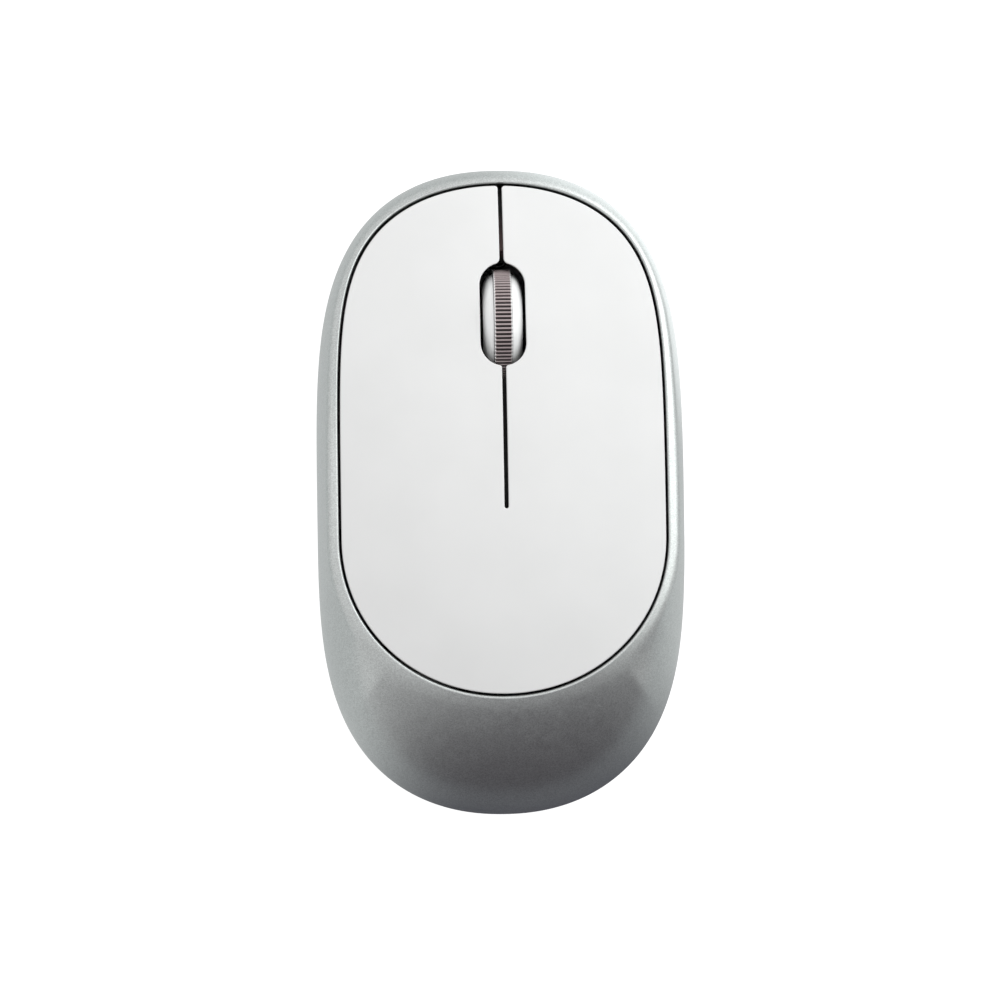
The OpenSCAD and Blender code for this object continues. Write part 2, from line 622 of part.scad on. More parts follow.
// Cradle that carries the wheel's axle and tips on its pins when the wheel is pressed
module wheel_carrier() color("black") difference() {
    union() {
        for (x = [-arm_x - arm_t, arm_x]) along_x(x, x + arm_t) {
            hull() {
                translate([pivot_y, pivot_z]) circle(1.7);
                translate([wheel_y, wheel_z]) circle(2.5);
            }
            hull() {
                translate([wheel_y, wheel_z]) circle(2.5);
                translate([front_bar_y, pivot_z]) circle(1.3);
            }
        }
        rod_x(-7.75, 7.75, pivot_y, pivot_z, pivot_r);
        block([-arm_x - 0.5, pivot_y - 0.9, pivot_z - 0.9], [arm_x + 0.5, pivot_y + 0.9, pivot_z + 0.9]);
        block([-arm_x - 0.5, front_bar_y - 1.2, pivot_z - 1], [arm_x + 0.5, front_bar_y + 1.2, pivot_z + 1]);
        translate([0, front_bar_y, pivot_z - 2]) cylinder(r = 1.15, h = 1.5);
        // finger that presses the middle switch
        block([arm_x + 0.5, tact_at.y - 1.5, pivot_z + 1.3],
            [tact_at.x + 1.6, tact_at.y + 1.5, pivot_z + 2.5]);
    }
    rod_x(-8, 8, wheel_y, wheel_z, bearing_r);
    for (s = [-1, 1]) rod_x(s*(arm_x + 0.6) - 2, s*(arm_x + 0.6) + 2, ir_at.x, ir_at.y, 1.1);
}

// Wire wound round Z from radius r0 at the bottom to r1 at height h
module coil(r0, r1, h, turns, wire_r) {
    n = 12*turns;
    swept([for (i = [0:n]) let (r = r0 + (r1 - r0)*i/n) [r*cos(30*i), r*sin(30*i), h*i/n]], wire_r);
}

module carrier_spring() color("silver") translate([0, front_bar_y, spring_z[0] + 0.25])
    coil(spring_r, spring_r, spring_z[1] - spring_z[0] - 0.5, 7, spring_wire);

// Small package with a lens that looks along the wheel's axle
module ir_part(side) {
    x = side*ir_x;
    y = ir_at.x;
    block([x - 0.8, y - 1.6, board_top + 3.6], [x + 0.8, y + 1.6, ir_at.y + 1.9]);
    rod_x(min(x, x - side*1.6), max(x, x - side*1.6), y, ir_at.y, 0.9);
    for (s = [-1, 1])
        block([x - 0.25, y + s*0.9 - 0.25, board_top + stand], [x + 0.25, y + s*0.9 + 0.25, board_top + 3.8]);
}

module ir_emitter() color("lightblue") ir_part(-1);

module ir_detector() color("black") ir_part(1);

module battery_cell() color("slategray") translate([cell_x, cell_rear, cell_z]) rotate([-90, 0, 0]) {
    cylinder(r = cell_r, h = cell_l);
    translate([0, 0, cell_l]) cylinder(r = 2.7, h = 1.25);
}

module positive_contact() color("silver") {
    y = cell_rear + cell_l + 1.3;
    x = cell_x + 3.6;
    back = bay_y[1] + 1.3;
    top = cell_z + 5.4;
    block([cell_x - 4, y, floor_z + 0.5], [x + 2, y + contact_t, top]);
    block([x, y, top - contact_t], [x + 2, back + contact_t, top]);
    block([x, back, board_top + stand], [x + 2, back + contact_t, top]);
    block([x, back, board_top + stand], [x + 2, back + 1.8, board_top + contact_t]);
}

module negative_contact() color("silver") {
    block([cell_x - 5.4, bay_y[0] + stand, floor_z + 0.5],
        [cell_x + 5.4, bay_y[0] + stand + contact_t, cell_z + 5.6]);
    translate([cell_x, bay_y[0] + 0.6, cell_z]) rotate([-90, 0, 0]) coil(5, 3.4, 1.9, 2.5, 0.24);
}

// Insulated lead from the negative contact, along the bay's left wall, to the board
module battery_wire() color("black") swept(smooth(wire_route, 5), wire_r, 8);

// Curve through every point of a route, with n steps between neighbours
function smooth(route, n) =
    let (last = len(route) - 1)
    concat([for (i = [0:last - 1]) let (a = route[max(i - 1, 0)], b = route[i], c = route[i + 1],
            d = route[min(i + 2, last)])
        each [for (k = [0:n - 1]) let (t = k/n)
            b + (c - a)*t/2 + (2*a - 5*b + 4*c - d)*t*t/2 + (3*b - a - 3*c + d)*t*t*t/2]],
        [route[last]]);

module receiver_head() color("black") translate([receiver_at.x, receiver_at.y, base_z + 0.1])
    linear_extrude(receiver_size.z) rounded([receiver_size.x, receiver_size.y], 0.8);

module receiver_plug() color("silver")
    translate([receiver_at.x, receiver_at.y, base_z + 0.1 + receiver_size.z])
        linear_extrude(plug_size.z) difference() {
            square([plug_size.x, plug_size.y], center = true);
            square([plug_size.x - 2*plug_t, plug_size.y - 2*plug_t], center = true);
        }

module receiver_tongue() color("white")
    translate([receiver_at.x - 0.9, receiver_at.y, base_z + 0.1 + receiver_size.z])
        linear_extrude(plug_size.z - 0.6) square([2, plug_size.y - 2*plug_t - 0.1], center = true);

shell();
inner_deck();
palm_cover();
left_key();
right_key();
base_tray();
battery_door();
glide_feet();
case_screws();
sensor_lens();
power_slider();
power_switch();
circuit_board();
sensor_chip();
sensor_led();
radio_chip();
crystal();
capacitors();
board_screws();
left_switch();
right_switch();
middle_switch();
left_plunger();
right_plunger();
middle_plunger();
wheel_barrel();
wheel_band();
wheel_hub();
wheel_axle();
wheel_carrier();
carrier_spring();
ir_emitter();
ir_detector();
battery_cell();
positive_contact();
negative_contact();
battery_wire();
receiver_head();
receiver_plug();
receiver_tongue();
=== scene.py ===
"""Slim wireless mouse: its visible pieces, materials, lights and camera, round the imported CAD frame.

Shapes are worked out in millimetres, in the frame of the part, and become metres when a mesh is made.
"""
import json
import math

import bmesh
import bpy
import numpy as np
from mathutils import Matrix, Vector, geometry


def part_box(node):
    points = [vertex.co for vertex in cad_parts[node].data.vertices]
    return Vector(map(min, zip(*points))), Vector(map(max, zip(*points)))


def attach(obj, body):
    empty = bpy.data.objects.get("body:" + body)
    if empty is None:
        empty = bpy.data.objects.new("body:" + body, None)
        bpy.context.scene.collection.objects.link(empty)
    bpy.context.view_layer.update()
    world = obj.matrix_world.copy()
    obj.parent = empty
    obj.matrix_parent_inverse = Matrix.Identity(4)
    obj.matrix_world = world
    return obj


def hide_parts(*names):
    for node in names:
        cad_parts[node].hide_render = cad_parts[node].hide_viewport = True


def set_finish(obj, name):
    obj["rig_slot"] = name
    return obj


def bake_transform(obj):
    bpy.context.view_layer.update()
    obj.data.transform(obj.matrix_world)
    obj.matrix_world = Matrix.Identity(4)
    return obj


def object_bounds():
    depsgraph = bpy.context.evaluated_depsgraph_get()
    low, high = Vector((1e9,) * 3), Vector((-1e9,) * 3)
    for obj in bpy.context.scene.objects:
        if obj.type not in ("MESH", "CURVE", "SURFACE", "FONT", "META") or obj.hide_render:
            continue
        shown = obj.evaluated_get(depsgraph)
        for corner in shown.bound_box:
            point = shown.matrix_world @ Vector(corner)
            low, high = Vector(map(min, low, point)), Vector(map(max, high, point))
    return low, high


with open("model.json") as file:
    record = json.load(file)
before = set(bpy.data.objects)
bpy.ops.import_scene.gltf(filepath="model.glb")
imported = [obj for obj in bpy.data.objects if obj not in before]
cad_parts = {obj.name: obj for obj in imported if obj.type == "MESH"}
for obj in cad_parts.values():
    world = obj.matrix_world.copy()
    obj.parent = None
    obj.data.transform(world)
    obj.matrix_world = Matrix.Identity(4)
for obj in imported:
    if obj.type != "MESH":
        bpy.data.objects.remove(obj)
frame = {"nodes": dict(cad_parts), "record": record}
cad_low, cad_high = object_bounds()

MM = 0.001


def box_mm(node):
    """Lowest and highest corner of a CAD node, in millimetres."""
    low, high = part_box(node)
    return np.array(low) / MM, np.array(high) / MM


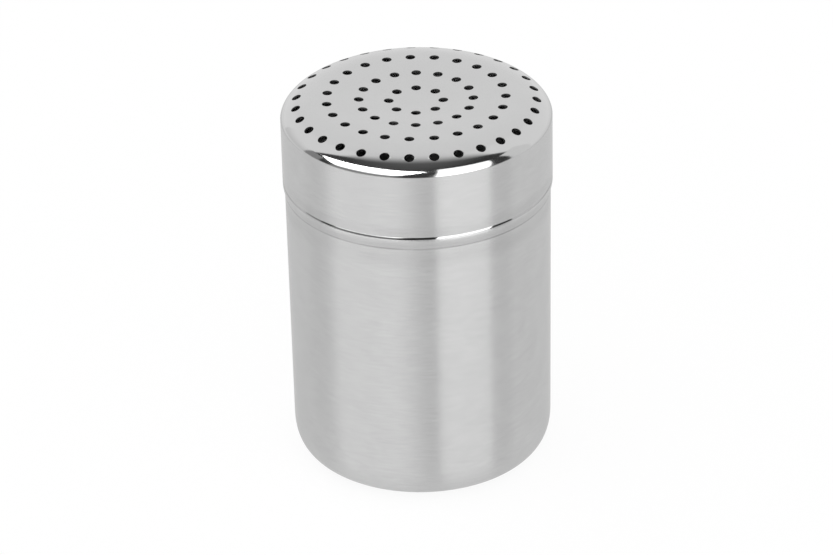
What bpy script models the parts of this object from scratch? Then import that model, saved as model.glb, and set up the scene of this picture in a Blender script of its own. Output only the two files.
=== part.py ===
# Restaurant spice shaker: a deep-drawn steel cup, and a perforated cap that slips over its neck.
# Metres, +Z up. The origin is the centre of the ring that the cup stands on.
# Both pieces are turned from one outline each, given their sheet thickness, and the cap is then
# punched with four rings of holes, each hole square to the dished and rounded sheet that it is in.

import math

import bmesh
import bpy
from mathutils import Matrix, Vector

# Cap
cap_radius = 0.035
cap_height = 0.0219
cap_sheet = 0.0004
shoulder_reach = 0.0099
shoulder_drop = 0.0048
shoulder_fullness = 1.75
dish_depth = 0.0011
hole_diameter = 0.0023
hole_counts = (8, 16, 23, 31)
hole_ring_shares = (0.2, 0.42, 0.6585, 0.886)
hole_start_angle = math.radians(-0.87)

# Cup
cup_sheet = 0.0004
seat_height = 0.0793
bead_height = 0.0032
bead_stand = 0.0005
rim_below_shoulder = 0.0014
wall_draft = 0.0003
corner_reach = 0.0087
corner_rise = 0.0103
corner_fullness = 2.8
foot_ring_width = 0.0027
base_panel_rise = 0.0008
base_panel_slope_width = 0.0016

# Fits between the two
slip_clearance = 0.0003
seat_gap = 0.00025

# Making
turn_steps = 60
dish_steps = 7
shoulder_steps = 9
bead_edge_steps = 4
bead_flank_steps = 4
corner_steps = 8
hole_sides = 12
cutter_overrun = 0.002
merge_distance = 0.00001
smooth_angle = math.radians(32)

steel_colour = (0.60, 0.60, 0.61, 1.0)
cap_roughness = 0.28
cup_roughness = 0.34

# Sizes that follow
crown_radius = cap_radius - shoulder_reach
cap_seat = seat_height + seat_gap
neck_radius = cap_radius - cap_sheet - slip_clearance
wall_radius = cap_radius - bead_stand
rim_height = cap_seat + cap_height - shoulder_drop - rim_below_shoulder
base_wall_radius = wall_radius - wall_draft
foot_outer_radius = base_wall_radius - corner_reach
foot_inner_radius = foot_outer_radius - foot_ring_width
base_panel_radius = foot_inner_radius - base_panel_slope_width


def clear_scene():
    for thing in list(bpy.data.objects):
        bpy.data.objects.remove(thing, do_unlink=True)


def new_collection(name):
    group = bpy.data.collections.new(name)
    bpy.context.scene.collection.children.link(group)
    return group


def steel(name, roughness):
    material = bpy.data.materials.new(name)
    material.use_nodes = True
    shader = material.node_tree.nodes["Principled BSDF"]
    shader.inputs["Base Color"].default_value = steel_colour
    shader.inputs["Metallic"].default_value = 1.0
    shader.inputs["Roughness"].default_value = roughness
    material.diffuse_color = steel_colour
    return material


# One quarter of a superellipse, from the end of its first half-axis to the end of its second.
# A fullness of 2 is an ellipse, less is flatter and more is boxier.
def quarter_round(fullness, steps):
    corner = []
    for step in range(steps + 1):
        turn = math.pi / 2 * step / steps
        corner.append((math.cos(turn) ** (2 / fullness), math.sin(turn) ** (2 / fullness)))
    return corner


# Height of the cap's top above its lower edge, and the lean of the sheet there, outwards positive.
def cap_top(radius):
    if radius <= crown_radius:
        swing = math.pi * radius / crown_radius
        height = cap_height - dish_depth * (1 + math.cos(swing)) / 2
        slope = dish_depth * math.pi / (2 * crown_radius) * math.sin(swing)
    else:
        across = (radius - crown_radius) / shoulder_reach
        fall = 1 - across**shoulder_fullness
        height = cap_height - shoulder_drop * (1 - fall ** (1 / shoulder_fullness))
        steepness = across ** (shoulder_fullness - 1) * fall ** (1 / shoulder_fullness - 1)
        slope = -shoulder_drop / shoulder_reach * steepness
    return height, math.atan(-slope)


# From the centre of the dish, over the crown and the shoulder, and down the skirt.
def cap_outline():
    outline = []
    for step in range(dish_steps):
        radius = crown_radius * step / dish_steps
        outline.append((radius, cap_top(radius)[0]))
    shoulder_foot = cap_height - shoulder_drop
    for down, out in quarter_round(shoulder_fullness, shoulder_steps):
        outline.append((crown_radius + shoulder_reach * out, shoulder_foot + shoulder_drop * down))
    outline.append((cap_radius, 0))
    return outline


# From the rim, down the neck, round the bead that the cap stops on, down the wall,
# round the corner, and over the foot ring to the raised panel of the base.
def cup_outline():
    outline = [(neck_radius, rim_height)]
    bead_edge = cap_radius - neck_radius
    for up, out in quarter_round(2, bead_edge_steps):
        outline.append((neck_radius + bead_edge * out, seat_height - bead_edge * (1 - up)))
    flank_height = bead_height - bead_edge
    flank_turn = 2 * math.atan(bead_stand / flank_height)
    flank_radius = flank_height / math.sin(flank_turn)
    for step in range(1, bead_flank_steps + 1):
        turn = flank_turn * step / bead_flank_steps
        inward = flank_radius * (1 - math.cos(turn))
        downward = flank_radius * math.sin(turn)
        outline.append((cap_radius - inward, seat_height - bead_edge - downward))
    for out, down in quarter_round(corner_fullness, corner_steps):
        outline.append((foot_outer_radius + corner_reach * out, corner_rise * (1 - down)))
    outline.append((foot_inner_radius, 0))
    outline.append((base_panel_radius, base_panel_rise))
    outline.append((0, base_panel_rise))
    return outline


# An outline turned about Z, with the sheet's thickness laid on its inner side.
def turned_sheet(name, outline, sheet, group):
    mesh = bpy.data.meshes.new(name)
    points = [(radius, 0, height) for radius, height in outline]
    mesh.from_pydata(points, [(i, i + 1) for i in range(len(points) - 1)], [])
    shell = bpy.data.objects.new(name, mesh)
    group.objects.link(shell)
    turn = shell.modifiers.new("turn", "SCREW")
    turn.steps = turn_steps
    turn.render_steps = turn_steps
    turn.use_merge_vertices = True
    turn.merge_threshold = merge_distance
    wall = shell.modifiers.new("sheet", "SOLIDIFY")
    wall.thickness = sheet
    wall.offset = -1
    wall.use_even_offset = True
    return shell


# One punch for each hole, all in one mesh, each standing square to the sheet at its ring.
def hole_punches(group):
    punches = bmesh.new()
    for count, share in zip(hole_counts, hole_ring_shares):
        radius = cap_radius * share
        height, lean = cap_top(radius)
        for number in range(count):
            around = hole_start_angle + 2 * math.pi * number / count
            place = Matrix.Rotation(around, 4, "Z")
            place @= Matrix.Translation(Vector((radius, 0, height)))
            place @= Matrix.Rotation(lean, 4, "Y")
            bmesh.ops.create_cone(
                punches,
                cap_ends=True,
                segments=hole_sides,
                radius1=hole_diameter / 2,
                radius2=hole_diameter / 2,
                depth=2 * (cap_sheet + cutter_overrun),
                matrix=place,
            )
    mesh = bpy.data.meshes.new("hole_punches")
    punches.to_mesh(mesh)
    punches.free()
    cutter = bpy.data.objects.new("hole_punches", mesh)
    group.objects.link(cutter)
    cutter.hide_render = True
    cutter.display_type = "WIRE"
    return cutter


# The modifiers' result becomes the mesh, smooth but for its real edges.
def settle(piece, material):
    bpy.context.view_layer.update()
    evaluated = piece.evaluated_get(bpy.context.evaluated_depsgraph_get())
    mesh = bpy.data.meshes.new_from_object(evaluated)
    mesh.name = piece.name
    piece.modifiers.clear()
    piece.data = mesh
    mesh.shade_smooth()
    mesh.set_sharp_from_angle(angle=smooth_angle)
    mesh.materials.clear()
    mesh.materials.append(material)


def make_cup(group):
    cup = turned_sheet("cup", cup_outline(), cup_sheet, group)
    settle(cup, steel("satin_steel_cup", cup_roughness))
    return cup


def make_cap(group, cutters):
    cap = turned_sheet("perforated_cap", cap_outline(), cap_sheet, group)
    cap.location.z = cap_seat
    punches = hole_punches(cutters)
    punches.location.z = cap_seat
    punching = cap.modifiers.new("holes", "BOOLEAN")
    punching.operation = "DIFFERENCE"
    punching.solver = "EXACT"
    punching.object = punches
    settle(cap, steel("polished_steel_cap", cap_roughness))
    return cap


def main():
    clear_scene()
    shaker = new_collection("spice_shaker")
    cutters = new_collection("cutters")
    cup = make_cup(shaker)
    cap = make_cap(shaker, cutters)
    cap.parent = cup


main()
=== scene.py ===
import math

import bpy
from mathutils import Matrix, Vector


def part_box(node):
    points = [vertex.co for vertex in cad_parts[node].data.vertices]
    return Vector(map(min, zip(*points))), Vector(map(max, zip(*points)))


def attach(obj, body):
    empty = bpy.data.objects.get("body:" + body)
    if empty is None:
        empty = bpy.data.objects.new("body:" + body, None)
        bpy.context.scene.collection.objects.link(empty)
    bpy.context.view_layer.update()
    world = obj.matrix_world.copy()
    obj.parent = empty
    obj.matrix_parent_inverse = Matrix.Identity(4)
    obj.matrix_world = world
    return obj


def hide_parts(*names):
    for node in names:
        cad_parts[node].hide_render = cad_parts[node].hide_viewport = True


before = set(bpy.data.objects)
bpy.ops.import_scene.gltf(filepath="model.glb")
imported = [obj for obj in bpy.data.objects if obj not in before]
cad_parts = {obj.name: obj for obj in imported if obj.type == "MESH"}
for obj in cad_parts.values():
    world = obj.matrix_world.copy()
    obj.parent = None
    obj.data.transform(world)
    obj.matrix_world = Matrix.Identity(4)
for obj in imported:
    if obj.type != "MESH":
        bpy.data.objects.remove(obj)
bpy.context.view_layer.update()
print("frame loaded:", ", ".join(sorted(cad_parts)))

mm = 0.001
mergeGap = 0.003 * mm
smoothAngle = math.radians(40)
softStep = {"interpolation_type": "SMOOTHSTEP"}
capLow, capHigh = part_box("perforated_cap")
cupLow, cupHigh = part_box("cup")


def deselectAll():
    if bpy.context.mode != "OBJECT":
        bpy.ops.object.mode_set(mode="OBJECT")
    bpy.ops.object.select_all(action="DESELECT")


def makeActive(piece):
    deselectAll()
    piece.select_set(True)
    bpy.context.view_layer.objects.active = piece


def applyModifiers(piece):
    makeActive(piece)
    for modifier in list(piece.modifiers):
        bpy.ops.object.modifier_apply(modifier=modifier.name)


# goes to face mode with only the faces selected whose centre and normal pass the test
def selectFaces(piece, test):
    makeActive(piece)
    bpy.ops.object.mode_set(mode="EDIT")
    bpy.ops.mesh.select_mode(type="FACE")
    bpy.ops.mesh.select_all(action="DESELECT")
    bpy.ops.object.mode_set(mode="OBJECT")
    for face in piece.data.polygons:
        face.select = test(face.center, face.normal)
    bpy.ops.object.mode_set(mode="EDIT")


# a line of (radius, height) points, extruded from one vertex and spun round Z
def turnOutline(name, outline, steps):
    deselectAll()
    bpy.ops.mesh.primitive_plane_add(size=mm)
    piece = bpy.context.object
    piece.name = piece.data.name = name
    bpy.ops.object.mode_set(mode="EDIT")
    bpy.ops.mesh.select_mode(type="VERT")
    bpy.ops.mesh.select_all(action="SELECT")
    bpy.ops.mesh.merge(type="CENTER")
    bpy.ops.transform.translate(value=(outline[0][0], 0, outline[0][1]))
    for before, after in zip(outline, outline[1:]):
        move = (after[0] - before[0], 0, after[1] - before[1])
        bpy.ops.mesh.extrude_region_move(TRANSFORM_OT_translate={"value": move})
    bpy.ops.mesh.select_all(action="SELECT")
    bpy.ops.mesh.spin(steps=steps, angle=2 * math.pi, center=(0, 0, 0), axis=(0, 0, 1))
    bpy.ops.mesh.select_all(action="SELECT")
    bpy.ops.mesh.remove_doubles(threshold=mergeGap)
    bpy.ops.mesh.normals_make_consistent(inside=False)
    bpy.ops.object.mode_set(mode="OBJECT")
    return piece


def shadeSmooth(piece):
    makeActive(piece)
    bpy.ops.object.shade_smooth_by_angle(angle=smoothAngle)


# Camera

view = {
    "lens": 175.87,
    "filmWidth": 36,
    "place": Vector((-0.889, -929.80, 577.30)) * mm,
    "lookDown": math.radians(29.64),
    "roll": math.radians(-1.28),
    "nearClip": 0.01,
    "farClip": 50,
}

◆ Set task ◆
Print, from the entries above, the line with "positive_contact();", the line with "if obj.type not" and all lines between them, exactly and with nothing else.

◆ Answer below ◆
positive_contact();
negative_contact();
battery_wire();
receiver_head();
receiver_plug();
receiver_tongue();
=== scene.py ===
"""Slim wireless mouse: its visible pieces, materials, lights and camera, round the imported CAD frame.

Shapes are worked out in millimetres, in the frame of the part, and become metres when a mesh is made.
"""
import json
import math

import bmesh
import bpy
import numpy as np
from mathutils import Matrix, Vector, geometry


def part_box(node):
    points = [vertex.co for vertex in cad_parts[node].data.vertices]
    return Vector(map(min, zip(*points))), Vector(map(max, zip(*points)))


def attach(obj, body):
    empty = bpy.data.objects.get("body:" + body)
    if empty is None:
        empty = bpy.data.objects.new("body:" + body, None)
        bpy.context.scene.collection.objects.link(empty)
    bpy.context.view_layer.update()
    world = obj.matrix_world.copy()
    obj.parent = empty
    obj.matrix_parent_inverse = Matrix.Identity(4)
    obj.matrix_world = world
    return obj


def hide_parts(*names):
    for node in names:
        cad_parts[node].hide_render = cad_parts[node].hide_viewport = True


def set_finish(obj, name):
    obj["rig_slot"] = name
    return obj


def bake_transform(obj):
    bpy.context.view_layer.update()
    obj.data.transform(obj.matrix_world)
    obj.matrix_world = Matrix.Identity(4)
    return obj


def object_bounds():
    depsgraph = bpy.context.evaluated_depsgraph_get()
    low, high = Vector((1e9,) * 3), Vector((-1e9,) * 3)
    for obj in bpy.context.scene.objects:
        if obj.type not in ("MESH", "CURVE", "SURFACE", "FONT", "META") or obj.hide_render:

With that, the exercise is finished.